New Orleans’s historic hotels, the St. Louis and the St. Charles, were particularly nineteenth century products, and have been mentioned in the books of those foreign travellers who toured the United States before the Civil War. The former was the older of the two, but both are mentioned by Buckingham, an Englishman who visited New Orleans in 1839.

He found the ballroom of the St. Louis Hotel unequalled for size and beauty in this country, and he pronounced the St. Charles Hotel not only the handsomest in the United States but even surpassing those of London and Paris. He found a descendant of the navigator, Amerigo Vespucci, whose name was given to the New World, in residence there. This was Mlle. America Vespucci, wham he de-scribed as an advanced woman and one whose presence was explained as being in search of a grant of land on the strength of her descent.

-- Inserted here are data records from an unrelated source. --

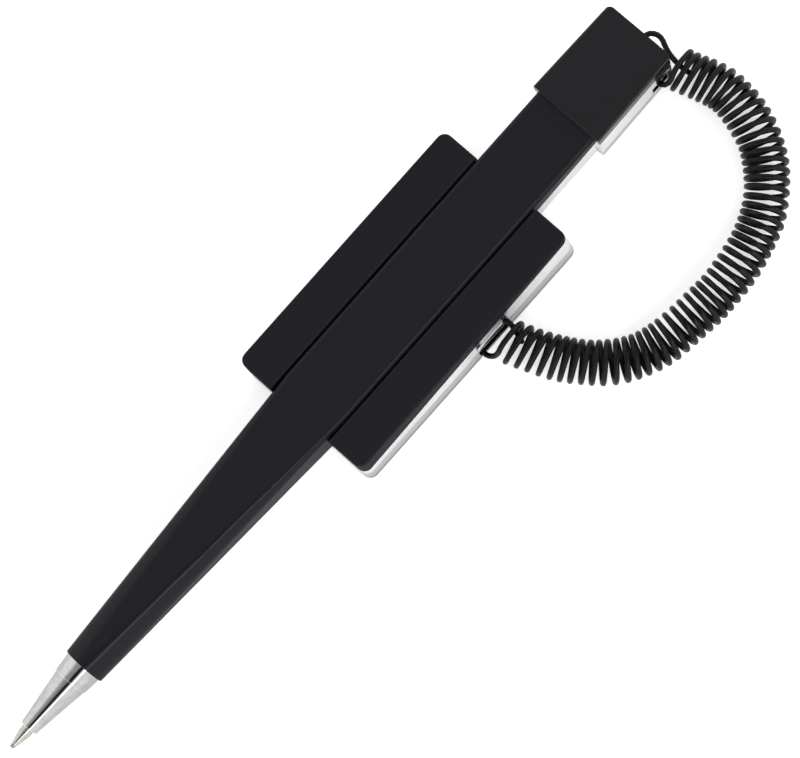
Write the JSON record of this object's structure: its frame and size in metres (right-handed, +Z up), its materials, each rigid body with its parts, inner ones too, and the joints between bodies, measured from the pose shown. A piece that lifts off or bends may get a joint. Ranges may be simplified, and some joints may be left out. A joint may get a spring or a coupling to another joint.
{
  "type": "counter pen",
  "caption": "Black ball pen with a square-section body, lying in a stick-on plated holder with two black rails and tied to it by a curly security cord.",
  "frame": {"origin": "middle of the holder's underside, where its foam pad and liner lie on the counter", "axes": "+X along the pen from the writing tip to the cap, +Y across to the side away from the cord, +Z up"},
  "size_m": [0.1668, 0.0562, 0.0134],
  "materials": {
    "black_gloss": "polished black moulded plastic",
    "plated_shell": "bright chrome plating on moulded plastic",
    "plated_nose": "polished plated brass",
    "screw_steel": "plain zinc-plated steel",
    "foam_tape": "white foam tape",
    "liner_paper": "waxed paper",
    "bush_brass": "turned brass",
    "inner_plastic": "plain black moulding",
    "point_metal": "turned nickel silver",
    "ball_carbide": "ground tungsten carbide",
    "adapter_plastic": "natural moulded plastic",
    "tube_plastic": "translucent extruded plastic",
    "ink_blue": "thick blue-black ink paste",
    "grease": "clear yellowish grease",
    "cord_plastic": "smooth black extruded plastic"
  },
  "bodies": {
    "holder": {"holder_base": "plated_shell", "rail_left": "black_gloss", "rail_right": "black_gloss", "rail_screws": "screw_steel", "adhesive_pad": "foam_tape", "release_liner": "liner_paper", "cord_pin": "screw_steel", "coil_cord": "cord_plastic", "cord_loop_holder": "cord_plastic", "cord_loop_cap": "cord_plastic"},
    "pen": {"barrel_upper": "black_gloss", "barrel_lower": "plated_shell", "nose_bush": "bush_brass", "rear_plug": "inner_plastic", "cap_upper": "black_gloss", "cap_lower": "plated_shell"},
    "refill": {"refill_point": "point_metal", "refill_adapter": "adapter_plastic", "refill_tube": "tube_plastic", "ink": "ink_blue", "grease_plug": "grease"},
    "nose": {"nose_cone": "plated_nose"},
    "ball": {"writing_ball": "ball_carbide"}
  },
  "joints": [
    {"name": "pen_lift", "type": "slide", "parent": "holder", "child": "pen", "axis": [0, 0, 1], "range_m": [0, 0.03], "deforming": ["coil_cord", "cord_loop_cap"]},
    {"name": "refill_draw", "type": "slide", "parent": "pen", "child": "refill", "axis": [-1, 0, 0], "range_m": [0, 0.006]},
    {"name": "nose_unscrew", "type": "hinge", "parent": "refill", "child": "nose", "pos_m": [-0.085, 0, 0.0075], "axis": [1, 0, 0], "range_deg": [0, 2165]},
    {"name": "ball_roll", "type": "hinge", "parent": "refill", "child": "ball", "pos_m": [-0.0995, 0, 0.0075], "axis": [0, 1, 0], "continuous": true}
  ],
  "couplings": [
    {"joint": "nose_unscrew", "follows": "refill_draw", "rad_per_m": 6283.2}
  ]
}
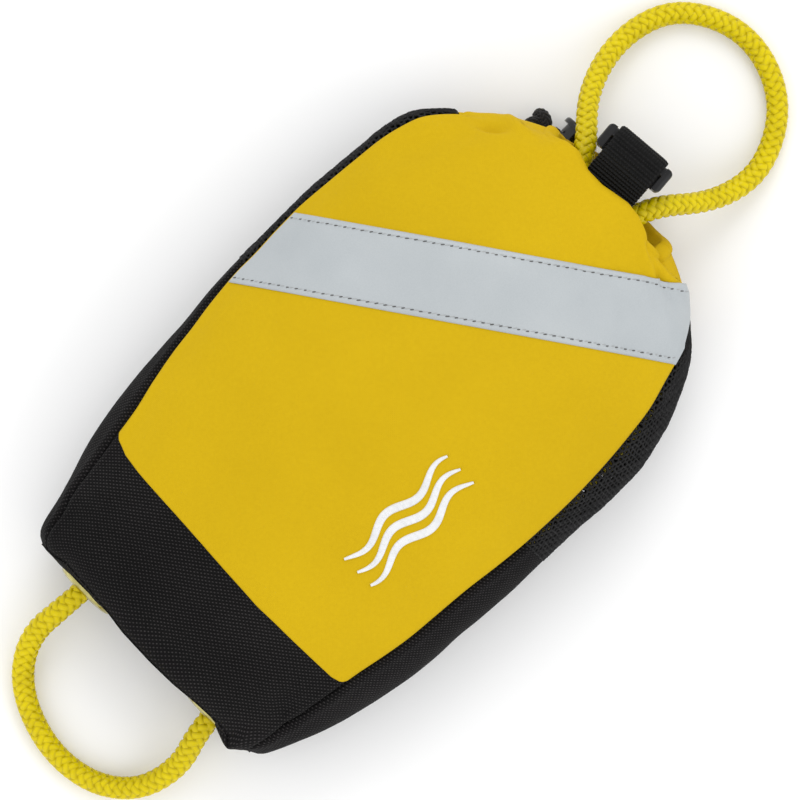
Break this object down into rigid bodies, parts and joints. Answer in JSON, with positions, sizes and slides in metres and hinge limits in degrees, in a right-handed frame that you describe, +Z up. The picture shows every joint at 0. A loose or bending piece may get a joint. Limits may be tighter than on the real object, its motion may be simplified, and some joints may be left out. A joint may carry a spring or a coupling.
{
  "type": "throw rope bag",
  "caption": "Small drawstring throw bag with mesh gussets, stuffed with floating rope that ends in a loop at the mouth and a handle loop through bottom grommets.",
  "frame": {"origin": "on the surface the bag lies on, under the middle of its bounding box without the two rope loops", "axes": "+Z up through the yellow front panel, +Y along the bag toward its mouth, +X across the bag to the right seen from above with the mouth away"},
  "size_m": [0.1382, 0.3273, 0.058],
  "materials": {
    "yellow_cloth": "matte",
    "black_cordura": "matte",
    "black_mesh": "matte",
    "reflective": "satin",
    "dark_thread": "matte",
    "white_thread": "satin",
    "rope_yellow": "satin",
    "cord_black": "matte",
    "webbing_black": "matte",
    "brass": "polished",
    "black_plastic": "gloss",
    "buckle_plastic": "satin",
    "spring_steel": "satin",
    "foam": "matte"
  },
  "bodies": {
    "bag": {"front_panel": "yellow_cloth", "mouth_hem": "yellow_cloth", "front_lower_panel": "black_cordura", "back_panel": "black_cordura", "gusset_lower_left": "black_cordura", "gusset_lower_right": "black_cordura", "bottom_panel": "black_cordura", "gusset_mesh_left": "black_mesh", "gusset_mesh_right": "black_mesh", "reflective_tape": "reflective", "tape_stitching": "dark_thread", "hem_stitching": "dark_thread", "tab_bartacks": "dark_thread", "emblem": "white_thread", "rope_throw_loop": "rope_yellow", "rope_handle_loop": "rope_yellow", "rope_handle_knots": "rope_yellow", "rope_stuffed": "rope_yellow", "drawcord": "cord_black", "drawcord_knot": "cord_black", "webbing_tab": "webbing_black", "grommets": "brass", "grommet_washers": "brass", "foam_float": "foam"},
    "buckle": {"buckle_frame": "buckle_plastic"},
    "prong_left": {"buckle_prong_left": "buckle_plastic"},
    "prong_right": {"buckle_prong_right": "buckle_plastic"},
    "cord_lock": {"cord_lock_body": "black_plastic", "cord_lock_spring": "spring_steel"},
    "lock_button": {"cord_lock_button": "black_plastic"}
  },
  "joints": [
    {"name": "buckle_swing", "type": "hinge", "parent": "bag", "child": "buckle", "pos_m": [-0.00187, 0.10954, 0.037], "axis": [0.9962, 0.0872, 0], "range_deg": [0, 150]},
    {"name": "prong_squeeze_left", "type": "hinge", "parent": "buckle", "child": "prong_left", "pos_m": [-0.0102, 0.10601, 0.0274], "axis": [0.0872, -0.9962, 0], "range_deg": [0, 8], "stiffness_Nm_per_rad": 0.05},
    {"name": "prong_squeeze_right", "type": "hinge", "parent": "buckle", "child": "prong_right", "pos_m": [0.00694, 0.10751, 0.0274], "axis": [-0.0872, 0.9962, 0], "range_deg": [0, 8], "stiffness_Nm_per_rad": 0.05},
    {"name": "cord_lock_slide", "type": "slide", "parent": "bag", "child": "cord_lock", "axis": [1, 0, 0], "range_m": [-0.0005, 0.0045]},
    {"name": "cord_lock_press", "type": "slide", "parent": "cord_lock", "child": "lock_button", "axis": [0, -1, 0], "range_m": [0, 0.003], "stiffness_N_per_m": 60}
  ]
}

George Augustus Sala, who saw the old hotel in 1880, wrote that it was an historic edifice, because there, in 1842, Henry Clay was entertained by the people of New Orleans; in 1843 in the ballroom there met that Convention which framed a new Constitution for the state of Louisiana. For years it was the resort of the wealthiest planters of the South, and its great rotunda was long the headquarters of the Chamber of Commerce, the Stock Exchange, and the meeting place for political gatherings. It was, indeed, called the Bourse for years, but when Mr. Sala visited it it was being used as a temporary State House.

The St. Charles has for many years been the centre of interest during the Mardi Gras Carnival, and it was the hostelry at which the distinguished English correspondent stopped. It has taken the place early held by the St. Louis, and scarcely any celebrity who has visited New Orleans since the Civil War has failed to register at the St. Charles.